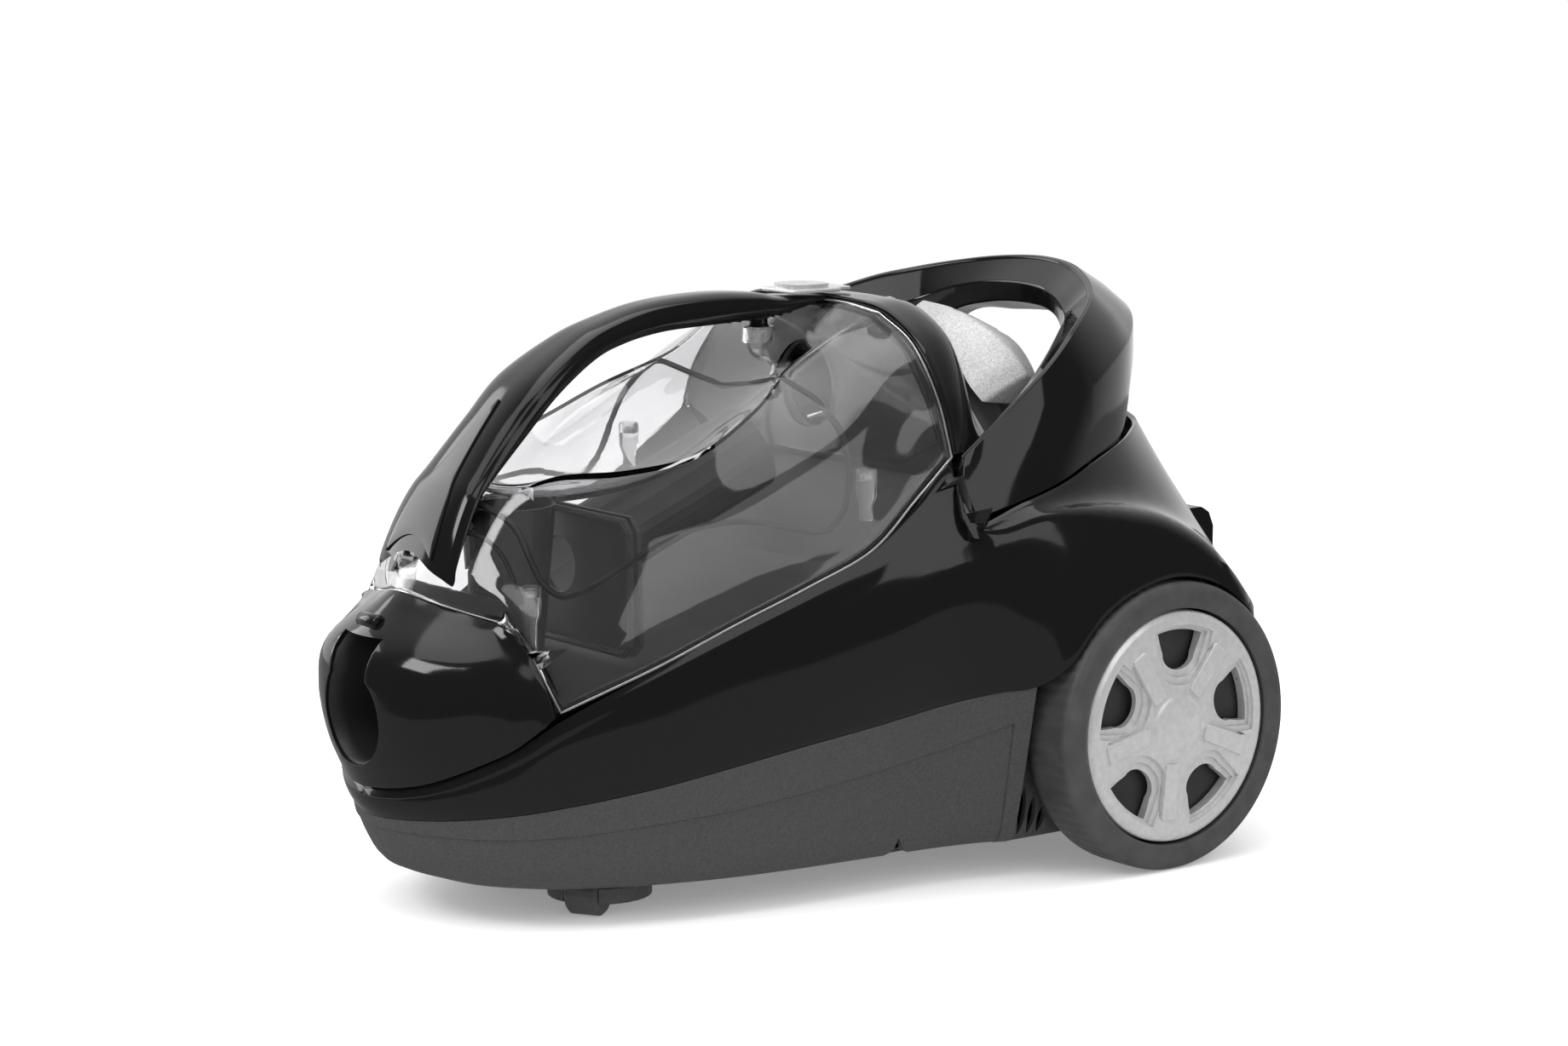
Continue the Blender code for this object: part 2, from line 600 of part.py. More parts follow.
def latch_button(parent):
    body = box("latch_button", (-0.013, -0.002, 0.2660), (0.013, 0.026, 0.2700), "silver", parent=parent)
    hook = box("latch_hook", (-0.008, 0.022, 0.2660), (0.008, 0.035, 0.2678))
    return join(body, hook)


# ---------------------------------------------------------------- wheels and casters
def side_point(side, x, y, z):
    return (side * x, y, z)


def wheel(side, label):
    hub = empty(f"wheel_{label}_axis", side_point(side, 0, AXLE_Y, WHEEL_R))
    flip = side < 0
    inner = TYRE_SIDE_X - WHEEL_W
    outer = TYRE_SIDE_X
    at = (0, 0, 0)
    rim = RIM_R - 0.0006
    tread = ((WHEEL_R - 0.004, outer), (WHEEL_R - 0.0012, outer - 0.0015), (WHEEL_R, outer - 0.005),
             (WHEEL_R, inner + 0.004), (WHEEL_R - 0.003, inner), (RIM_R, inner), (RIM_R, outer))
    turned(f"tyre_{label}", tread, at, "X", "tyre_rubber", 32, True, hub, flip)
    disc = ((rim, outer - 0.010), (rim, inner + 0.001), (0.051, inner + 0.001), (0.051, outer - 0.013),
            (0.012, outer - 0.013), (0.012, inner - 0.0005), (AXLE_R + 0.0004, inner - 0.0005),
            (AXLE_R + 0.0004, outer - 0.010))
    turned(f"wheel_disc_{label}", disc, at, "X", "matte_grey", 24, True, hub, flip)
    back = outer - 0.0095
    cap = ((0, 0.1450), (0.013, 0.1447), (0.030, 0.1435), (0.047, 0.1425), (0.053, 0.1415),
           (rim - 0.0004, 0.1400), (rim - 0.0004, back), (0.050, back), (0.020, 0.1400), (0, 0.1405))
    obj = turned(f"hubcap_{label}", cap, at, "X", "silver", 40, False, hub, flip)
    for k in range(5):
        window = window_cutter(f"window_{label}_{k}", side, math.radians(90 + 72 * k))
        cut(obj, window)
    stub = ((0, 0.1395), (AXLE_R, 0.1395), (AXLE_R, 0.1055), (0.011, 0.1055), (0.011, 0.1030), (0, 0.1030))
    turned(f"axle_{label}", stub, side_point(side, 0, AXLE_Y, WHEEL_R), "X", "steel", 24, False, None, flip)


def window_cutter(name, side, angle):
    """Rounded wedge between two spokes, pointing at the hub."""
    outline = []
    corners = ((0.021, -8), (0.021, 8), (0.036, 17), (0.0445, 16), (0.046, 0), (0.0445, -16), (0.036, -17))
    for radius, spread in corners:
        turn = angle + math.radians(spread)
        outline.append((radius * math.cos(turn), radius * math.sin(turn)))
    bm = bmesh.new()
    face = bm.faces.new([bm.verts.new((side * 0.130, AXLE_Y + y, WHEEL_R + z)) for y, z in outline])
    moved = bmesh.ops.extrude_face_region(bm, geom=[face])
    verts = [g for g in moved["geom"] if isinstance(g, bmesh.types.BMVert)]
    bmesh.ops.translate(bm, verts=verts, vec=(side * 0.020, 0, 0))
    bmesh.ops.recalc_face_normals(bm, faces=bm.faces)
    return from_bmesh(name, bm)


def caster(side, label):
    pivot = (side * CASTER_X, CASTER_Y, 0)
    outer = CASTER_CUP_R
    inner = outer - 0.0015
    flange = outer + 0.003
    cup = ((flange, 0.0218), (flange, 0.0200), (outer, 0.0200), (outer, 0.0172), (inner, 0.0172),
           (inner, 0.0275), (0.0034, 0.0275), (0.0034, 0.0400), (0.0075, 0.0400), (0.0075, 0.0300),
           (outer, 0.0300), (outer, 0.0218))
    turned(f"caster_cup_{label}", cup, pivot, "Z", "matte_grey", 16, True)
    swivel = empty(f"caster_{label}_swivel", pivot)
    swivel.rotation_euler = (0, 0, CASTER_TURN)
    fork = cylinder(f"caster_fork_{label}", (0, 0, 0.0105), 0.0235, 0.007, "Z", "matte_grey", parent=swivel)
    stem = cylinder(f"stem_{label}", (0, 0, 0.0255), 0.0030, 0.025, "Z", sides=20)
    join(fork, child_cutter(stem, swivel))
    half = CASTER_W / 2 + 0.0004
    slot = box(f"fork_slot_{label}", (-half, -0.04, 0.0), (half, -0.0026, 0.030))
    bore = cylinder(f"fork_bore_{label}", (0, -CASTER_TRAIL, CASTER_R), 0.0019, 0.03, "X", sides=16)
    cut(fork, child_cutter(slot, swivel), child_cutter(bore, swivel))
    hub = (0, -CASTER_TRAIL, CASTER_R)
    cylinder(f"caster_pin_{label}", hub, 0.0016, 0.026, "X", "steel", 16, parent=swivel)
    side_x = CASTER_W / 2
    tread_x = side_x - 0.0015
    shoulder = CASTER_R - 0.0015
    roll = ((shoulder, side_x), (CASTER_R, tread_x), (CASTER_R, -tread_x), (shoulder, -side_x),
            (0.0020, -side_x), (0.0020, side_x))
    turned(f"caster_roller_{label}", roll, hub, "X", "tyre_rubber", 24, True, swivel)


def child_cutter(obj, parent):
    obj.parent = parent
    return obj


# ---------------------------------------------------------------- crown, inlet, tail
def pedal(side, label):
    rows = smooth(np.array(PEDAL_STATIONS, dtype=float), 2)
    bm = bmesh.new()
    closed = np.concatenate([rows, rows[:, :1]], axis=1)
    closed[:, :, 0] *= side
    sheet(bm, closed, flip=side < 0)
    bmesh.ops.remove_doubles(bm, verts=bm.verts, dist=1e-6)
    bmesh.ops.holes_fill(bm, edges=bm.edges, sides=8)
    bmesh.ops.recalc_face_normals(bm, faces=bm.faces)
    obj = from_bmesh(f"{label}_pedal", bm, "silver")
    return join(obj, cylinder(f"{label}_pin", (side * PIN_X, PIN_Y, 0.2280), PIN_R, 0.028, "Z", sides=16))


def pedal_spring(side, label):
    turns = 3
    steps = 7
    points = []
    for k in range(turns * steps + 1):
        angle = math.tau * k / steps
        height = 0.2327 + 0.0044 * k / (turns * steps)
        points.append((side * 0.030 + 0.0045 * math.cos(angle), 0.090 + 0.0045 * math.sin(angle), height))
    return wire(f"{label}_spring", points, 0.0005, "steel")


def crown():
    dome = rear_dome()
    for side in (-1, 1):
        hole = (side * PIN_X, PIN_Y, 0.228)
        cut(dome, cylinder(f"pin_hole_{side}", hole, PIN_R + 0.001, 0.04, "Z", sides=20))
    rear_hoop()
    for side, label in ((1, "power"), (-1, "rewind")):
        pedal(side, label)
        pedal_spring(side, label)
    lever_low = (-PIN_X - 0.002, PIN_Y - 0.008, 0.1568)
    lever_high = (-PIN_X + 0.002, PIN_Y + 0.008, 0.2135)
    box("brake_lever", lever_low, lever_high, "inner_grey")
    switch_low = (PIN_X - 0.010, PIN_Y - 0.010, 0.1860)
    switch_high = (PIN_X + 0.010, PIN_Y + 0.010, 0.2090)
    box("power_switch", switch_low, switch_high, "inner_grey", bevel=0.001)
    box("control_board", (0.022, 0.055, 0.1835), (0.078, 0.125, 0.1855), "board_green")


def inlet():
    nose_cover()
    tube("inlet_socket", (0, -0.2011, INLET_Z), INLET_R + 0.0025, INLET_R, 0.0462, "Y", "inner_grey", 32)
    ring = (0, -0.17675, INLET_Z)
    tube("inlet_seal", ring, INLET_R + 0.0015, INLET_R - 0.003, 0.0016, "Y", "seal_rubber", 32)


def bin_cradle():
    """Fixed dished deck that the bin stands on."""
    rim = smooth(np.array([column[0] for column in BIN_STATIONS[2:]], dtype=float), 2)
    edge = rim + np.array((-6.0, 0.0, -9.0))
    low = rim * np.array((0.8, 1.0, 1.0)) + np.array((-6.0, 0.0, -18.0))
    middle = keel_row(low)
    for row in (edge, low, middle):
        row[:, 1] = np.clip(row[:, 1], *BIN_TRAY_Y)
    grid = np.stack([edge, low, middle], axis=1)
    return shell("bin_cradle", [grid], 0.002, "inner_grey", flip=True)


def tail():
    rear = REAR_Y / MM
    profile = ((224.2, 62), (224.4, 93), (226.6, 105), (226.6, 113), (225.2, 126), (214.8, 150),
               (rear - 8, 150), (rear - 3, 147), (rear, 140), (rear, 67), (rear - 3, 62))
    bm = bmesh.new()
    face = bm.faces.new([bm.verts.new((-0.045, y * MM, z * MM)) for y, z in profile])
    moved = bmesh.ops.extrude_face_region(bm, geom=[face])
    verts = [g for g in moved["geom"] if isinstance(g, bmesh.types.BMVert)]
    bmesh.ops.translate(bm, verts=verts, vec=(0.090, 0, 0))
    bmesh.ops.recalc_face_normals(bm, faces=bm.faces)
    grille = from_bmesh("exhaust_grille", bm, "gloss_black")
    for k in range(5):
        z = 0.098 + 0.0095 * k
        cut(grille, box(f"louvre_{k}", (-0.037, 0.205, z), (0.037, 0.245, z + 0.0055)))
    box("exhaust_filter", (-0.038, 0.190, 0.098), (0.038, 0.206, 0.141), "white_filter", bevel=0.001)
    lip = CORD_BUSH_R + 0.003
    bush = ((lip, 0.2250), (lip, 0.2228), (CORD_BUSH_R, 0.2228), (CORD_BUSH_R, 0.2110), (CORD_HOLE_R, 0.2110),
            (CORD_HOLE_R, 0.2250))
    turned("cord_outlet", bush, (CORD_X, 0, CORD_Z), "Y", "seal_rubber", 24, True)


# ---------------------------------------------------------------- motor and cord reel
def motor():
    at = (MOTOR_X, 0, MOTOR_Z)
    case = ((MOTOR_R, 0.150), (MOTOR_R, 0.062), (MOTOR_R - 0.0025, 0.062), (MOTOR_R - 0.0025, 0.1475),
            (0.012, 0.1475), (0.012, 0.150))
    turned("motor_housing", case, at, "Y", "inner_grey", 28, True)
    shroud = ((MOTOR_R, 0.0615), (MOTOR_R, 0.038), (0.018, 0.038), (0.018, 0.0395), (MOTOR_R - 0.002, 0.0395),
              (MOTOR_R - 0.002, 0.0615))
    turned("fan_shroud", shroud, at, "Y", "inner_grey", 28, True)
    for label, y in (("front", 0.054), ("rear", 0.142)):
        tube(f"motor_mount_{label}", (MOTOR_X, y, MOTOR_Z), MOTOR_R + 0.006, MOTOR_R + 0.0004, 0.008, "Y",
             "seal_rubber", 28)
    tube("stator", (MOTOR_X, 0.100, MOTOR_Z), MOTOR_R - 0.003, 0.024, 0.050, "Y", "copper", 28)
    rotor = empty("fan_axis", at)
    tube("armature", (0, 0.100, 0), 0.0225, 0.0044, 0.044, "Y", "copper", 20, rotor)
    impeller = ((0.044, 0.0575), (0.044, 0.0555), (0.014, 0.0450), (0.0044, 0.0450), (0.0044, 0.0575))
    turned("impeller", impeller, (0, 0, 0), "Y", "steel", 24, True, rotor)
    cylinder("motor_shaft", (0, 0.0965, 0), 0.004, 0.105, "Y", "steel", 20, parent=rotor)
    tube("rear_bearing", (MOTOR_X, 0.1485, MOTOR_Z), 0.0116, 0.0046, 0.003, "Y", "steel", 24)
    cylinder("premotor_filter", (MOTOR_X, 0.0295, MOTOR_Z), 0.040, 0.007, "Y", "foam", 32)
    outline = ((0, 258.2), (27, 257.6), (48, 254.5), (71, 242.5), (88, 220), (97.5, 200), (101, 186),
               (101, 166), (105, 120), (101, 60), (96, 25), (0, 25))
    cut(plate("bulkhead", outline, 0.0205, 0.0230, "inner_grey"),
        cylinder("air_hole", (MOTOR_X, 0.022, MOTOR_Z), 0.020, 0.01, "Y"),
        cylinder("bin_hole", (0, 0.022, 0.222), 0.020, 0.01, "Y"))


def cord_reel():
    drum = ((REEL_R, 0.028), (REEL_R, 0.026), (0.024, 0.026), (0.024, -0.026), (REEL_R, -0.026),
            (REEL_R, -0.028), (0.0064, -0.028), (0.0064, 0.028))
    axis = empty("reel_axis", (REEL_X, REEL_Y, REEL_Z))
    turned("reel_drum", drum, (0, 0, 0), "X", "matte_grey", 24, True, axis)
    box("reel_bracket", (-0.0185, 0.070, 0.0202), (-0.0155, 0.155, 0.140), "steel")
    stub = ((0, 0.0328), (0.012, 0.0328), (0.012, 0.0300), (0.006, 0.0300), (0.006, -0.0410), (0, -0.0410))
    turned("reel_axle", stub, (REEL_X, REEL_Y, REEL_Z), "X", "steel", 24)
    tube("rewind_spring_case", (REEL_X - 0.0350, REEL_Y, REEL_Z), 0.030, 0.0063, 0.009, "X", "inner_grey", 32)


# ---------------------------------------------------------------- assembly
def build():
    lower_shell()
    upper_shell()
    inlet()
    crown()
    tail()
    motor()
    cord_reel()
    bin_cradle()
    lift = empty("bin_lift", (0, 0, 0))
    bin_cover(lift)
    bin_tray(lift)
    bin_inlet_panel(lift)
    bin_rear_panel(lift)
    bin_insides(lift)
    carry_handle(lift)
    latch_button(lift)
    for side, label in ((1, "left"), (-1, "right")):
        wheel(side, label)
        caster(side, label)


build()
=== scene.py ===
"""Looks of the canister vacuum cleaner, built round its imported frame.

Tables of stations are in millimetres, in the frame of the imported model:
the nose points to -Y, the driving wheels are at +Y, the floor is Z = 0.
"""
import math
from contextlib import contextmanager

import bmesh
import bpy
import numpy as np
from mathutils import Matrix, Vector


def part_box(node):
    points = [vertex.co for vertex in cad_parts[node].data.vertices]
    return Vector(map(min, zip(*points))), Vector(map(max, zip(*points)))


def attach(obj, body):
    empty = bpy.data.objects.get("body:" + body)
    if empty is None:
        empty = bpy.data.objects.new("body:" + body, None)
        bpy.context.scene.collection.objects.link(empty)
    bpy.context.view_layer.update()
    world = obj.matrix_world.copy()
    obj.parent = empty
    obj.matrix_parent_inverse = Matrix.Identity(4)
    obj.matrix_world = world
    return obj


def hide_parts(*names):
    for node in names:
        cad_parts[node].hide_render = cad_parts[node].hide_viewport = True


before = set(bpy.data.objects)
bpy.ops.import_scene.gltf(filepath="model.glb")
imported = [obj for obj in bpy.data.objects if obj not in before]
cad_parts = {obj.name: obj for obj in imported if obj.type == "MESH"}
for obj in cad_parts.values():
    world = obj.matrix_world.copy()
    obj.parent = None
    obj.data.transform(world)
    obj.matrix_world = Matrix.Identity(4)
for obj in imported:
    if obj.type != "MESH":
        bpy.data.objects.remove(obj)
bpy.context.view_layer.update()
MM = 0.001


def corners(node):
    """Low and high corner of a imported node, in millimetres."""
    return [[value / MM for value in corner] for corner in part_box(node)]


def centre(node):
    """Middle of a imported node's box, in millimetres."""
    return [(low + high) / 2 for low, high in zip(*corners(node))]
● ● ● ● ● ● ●
→ What is being asked:
Your task is to return, exactly and on their own, the lines from the one containing "bin_cover(lift)" through the last line of the listing.

→ Reply to the exercise:
    bin_cover(lift)
    bin_tray(lift)
    bin_inlet_panel(lift)
    bin_rear_panel(lift)
    bin_insides(lift)
    carry_handle(lift)
    latch_button(lift)
    for side, label in ((1, "left"), (-1, "right")):
        wheel(side, label)
        caster(side, label)


build()
=== scene.py ===
"""Looks of the canister vacuum cleaner, built round its imported frame.

Tables of stations are in millimetres, in the frame of the imported model:
the nose points to -Y, the driving wheels are at +Y, the floor is Z = 0.
"""
import math
from contextlib import contextmanager

import bmesh
import bpy
import numpy as np
from mathutils import Matrix, Vector


def part_box(node):
    points = [vertex.co for vertex in cad_parts[node].data.vertices]
    return Vector(map(min, zip(*points))), Vector(map(max, zip(*points)))


def attach(obj, body):
    empty = bpy.data.objects.get("body:" + body)
    if empty is None:
        empty = bpy.data.objects.new("body:" + body, None)
        bpy.context.scene.collection.objects.link(empty)
    bpy.context.view_layer.update()
    world = obj.matrix_world.copy()
    obj.parent = empty
    obj.matrix_parent_inverse = Matrix.Identity(4)
    obj.matrix_world = world
    return obj


def hide_parts(*names):
    for node in names:
        cad_parts[node].hide_render = cad_parts[node].hide_viewport = True


before = set(bpy.data.objects)
bpy.ops.import_scene.gltf(filepath="model.glb")
imported = [obj for obj in bpy.data.objects if obj not in before]
cad_parts = {obj.name: obj for obj in imported if obj.type == "MESH"}
for obj in cad_parts.values():
    world = obj.matrix_world.copy()
    obj.parent = None
    obj.data.transform(world)
    obj.matrix_world = Matrix.Identity(4)
for obj in imported:
    if obj.type != "MESH":
        bpy.data.objects.remove(obj)
bpy.context.view_layer.update()
MM = 0.001


def corners(node):
    """Low and high corner of a imported node, in millimetres."""
    return [[value / MM for value in corner] for corner in part_box(node)]


def centre(node):
    """Middle of a imported node's box, in millimetres."""
    return [(low + high) / 2 for low, high in zip(*corners(node))]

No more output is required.